**Goal:** Every line below should be repeated exactly.

**Collected material:**
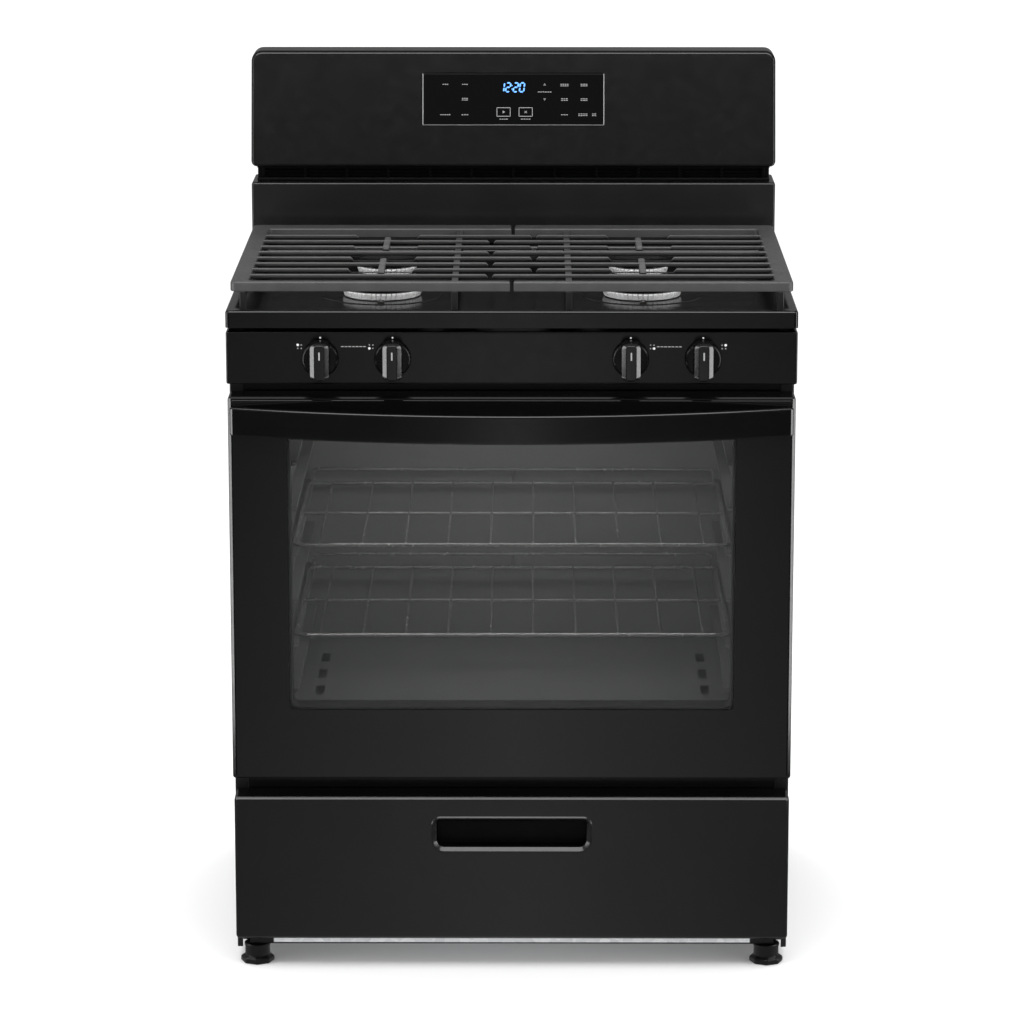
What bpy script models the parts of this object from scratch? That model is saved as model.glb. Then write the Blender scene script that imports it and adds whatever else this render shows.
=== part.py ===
"""Freestanding four-burner gas range with a storage drawer, as a set of closed solids.

Metres, +Z up, the front faces -Y and +X is to the right as seen from the front. The origin is
on the floor under the middle of the whole range. Each object is one physical piece.
"""

import math

import bmesh
import bpy
from mathutils import Matrix, Vector

# ---------------------------------------------------------------- driving dimensions
GAP = 0.0003

HALF_WIDTH = 0.3795
REAR_Y = 0.3675
TOTAL_HEIGHT = 1.191

SIDE_X = 0.378
SIDE_FRONT_Y = -0.245
SIDE_REAR_Y = 0.345
FRAME_REAR_Y = -0.243
SIDE_BOTTOM_Z = 0.018
SIDE_TOP_Z = 0.889
SIDE_FLANGE = 0.018
SHEET = 0.001

COOKTOP_TOP_Z = 0.914
COOKTOP_WELL_Z = 0.905
BOWL_FLOOR_Z = 0.897
BOWL_MARGIN = 0.0185
COOKTOP_LIP_Z = 0.891
COOKTOP_FRONT_Y = -0.290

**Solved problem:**
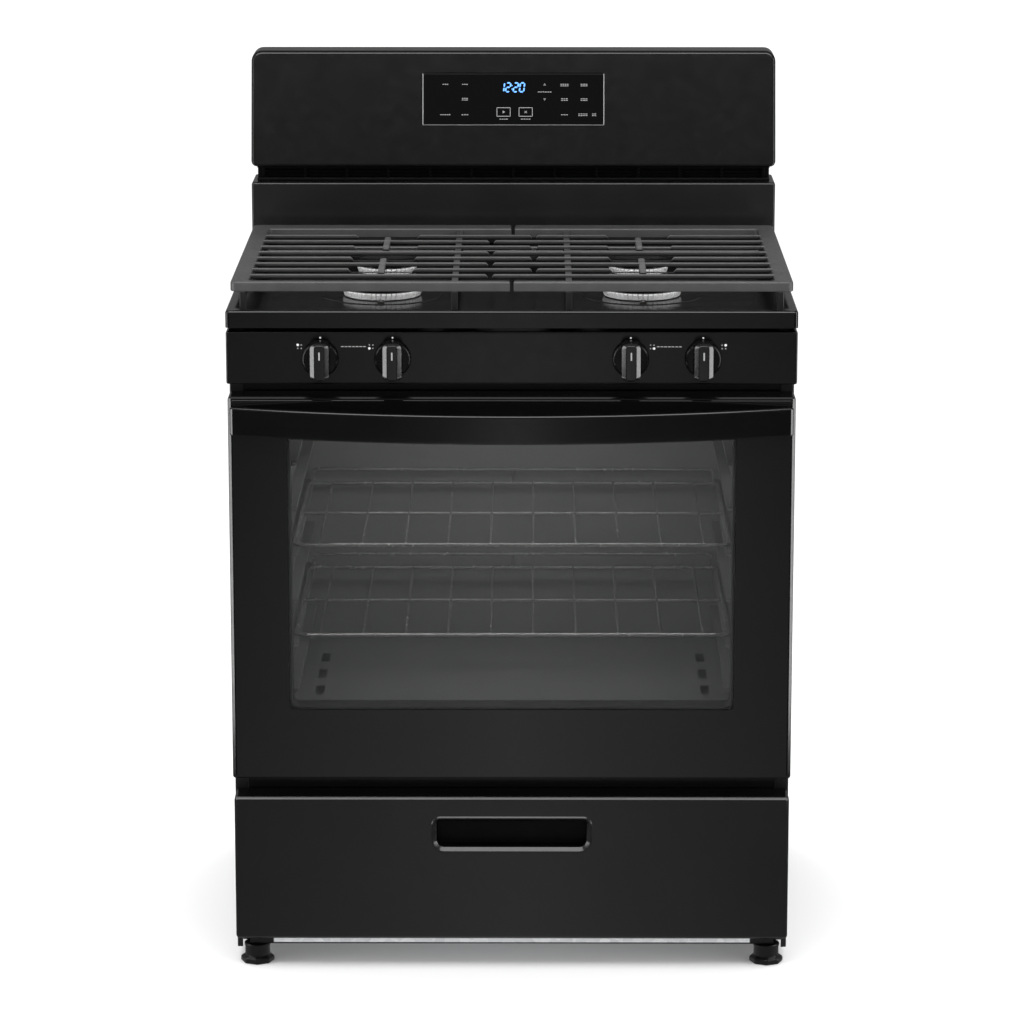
What bpy script models the parts of this object from scratch? That model is saved as model.glb. Then write the Blender scene script that imports it and adds whatever else this render shows.
=== part.py ===
"""Freestanding four-burner gas range with a storage drawer, as a set of closed solids.

Metres, +Z up, the front faces -Y and +X is to the right as seen from the front. The origin is
on the floor under the middle of the whole range. Each object is one physical piece.
"""

import math

import bmesh
import bpy
from mathutils import Matrix, Vector

# ---------------------------------------------------------------- driving dimensions
GAP = 0.0003

HALF_WIDTH = 0.3795
REAR_Y = 0.3675
TOTAL_HEIGHT = 1.191

SIDE_X = 0.378
SIDE_FRONT_Y = -0.245
SIDE_REAR_Y = 0.345
FRAME_REAR_Y = -0.243
SIDE_BOTTOM_Z = 0.018
SIDE_TOP_Z = 0.889
SIDE_FLANGE = 0.018
SHEET = 0.001

COOKTOP_TOP_Z = 0.914
COOKTOP_WELL_Z = 0.905
BOWL_FLOOR_Z = 0.897
BOWL_MARGIN = 0.0185
COOKTOP_LIP_Z = 0.891
COOKTOP_FRONT_Y = -0.290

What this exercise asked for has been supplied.